If the perennially downtrodden - such as not only the Bears but Browns, Bengals, and many more - would embrace what makes others contenders, they wouldn't find themselves in this weighted muck of irrelevance they're associated with. The NFL is so often called a copycat league as winning models are effortless "stolen" year after year. Yet, for whatever reason, you have organizations continually dipping back into the well of guys like Fox, ignoring that other older NFL teams such as the Steelers and Packers have learned to refashion instead.

Instead of getting with the times, the Bears are left to nauseatingly pick up the perplexing pieces again and again and again and again, in the wake of failed coaches who obviously never were the proper fit.

Moving forward is easy when you fire a head coach. You admit your hiring error and promise a fan base a fresh ideal. The situation is going to change this time. The vetting process on candidates will be done correctly and on this occasion, the man to lead the team back to the mountaintop will be unearthed. Now the winning and fun begins.

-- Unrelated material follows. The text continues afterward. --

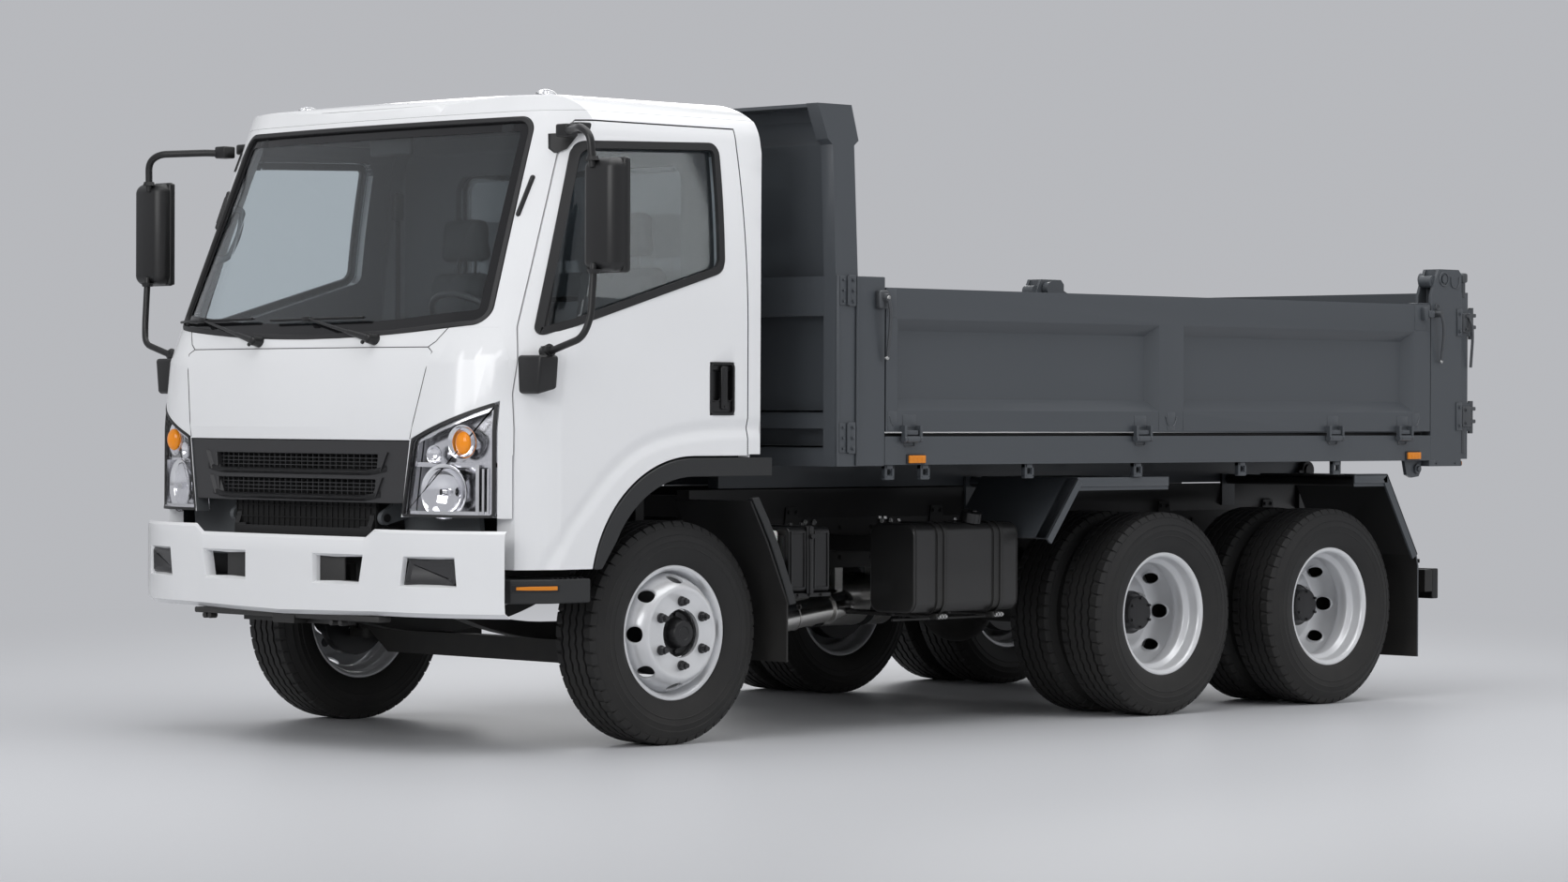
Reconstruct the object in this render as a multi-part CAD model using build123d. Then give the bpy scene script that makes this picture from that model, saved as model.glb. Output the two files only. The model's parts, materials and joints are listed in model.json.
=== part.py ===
"""Three-axle light dump truck with a tilting cab, drop-side tipping bed and twin rear wheels.

Stations along the truck (Y) are measured from the front axle while the pieces are built; the finished
pieces then move by ORIGIN_Y, so that the origin lies on the ground under the middle of the truck.
Front is -Y, the truck's left is +X, the ground is Z = 0. All sizes are millimetres.
"""
import math
import os

from build123d import *

# ------------------------------------------------------------------ driving dimensions
FRONT_REACH = 990.0      # front axle to the bumper's nose
REAR_REACH = 4325.0      # front axle to the tailgate's hinge knuckles
AXLE_2 = 2427.0          # front axle to the first driven axle
AXLE_3 = 3438.0          # front axle to the second driven axle
ORIGIN_Y = (FRONT_REACH - REAR_REACH) / 2

GAP = 5.0                # air between bodies that move past each other
SEAT = 0.3               # air between bolted or resting neighbours
PIN_PLAY = 0.05          # radial play of a pin in its bore

# tyres and wheels
TYRE_R = 390.0
TYRE_W = 230.0
TREAD_W = 168.0
RIM_FLANGE_R = 235.0
RIM_SEAT_R = 222.0
RIM_W = 170.0
RIM_WALL = 8.0
WELL_R = 200.0
WELL_W = 40.0
FRONT_TRACK = 1726.0
DUAL_SPACING = 262.0
REAR_TRACK = 1744.0
DISC_T = 10.0
DISC_R = 165.0
HUB_BORE_R = 82.0
HAND_HOLE_R = 17.0
HAND_HOLE_PCD = 372.0
HAND_HOLES = 8
STUD_PCD = 222.25
STUD_HOLES = 6
NUT_R = 15.0
NUT_H = 22.0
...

Incompetent organizations like the Bears go through this selling cycle periodically as hope without the benefit of the doubt is all can they muster up. Fox should've never been hired in 2015, even the Bears will now say that, albeit never publicly. How they learn from their errors here - as they have never before - will ultimately determine whether they're having this same tired conservation several years from now.

Perhaps for once, the Bears will finally put themselves out there. They'll finally find a coach whose words prove essential. And more importantly, whose actions of merit will speak for themselves to actually match the class this organization mistakenly holds itself in.

Fox leaves the Bears with a whimper. He was never going to take the Bears to the promised land. It's now on them to clean up his sporadic mess quickly and efficiently that only they enabled in the first place.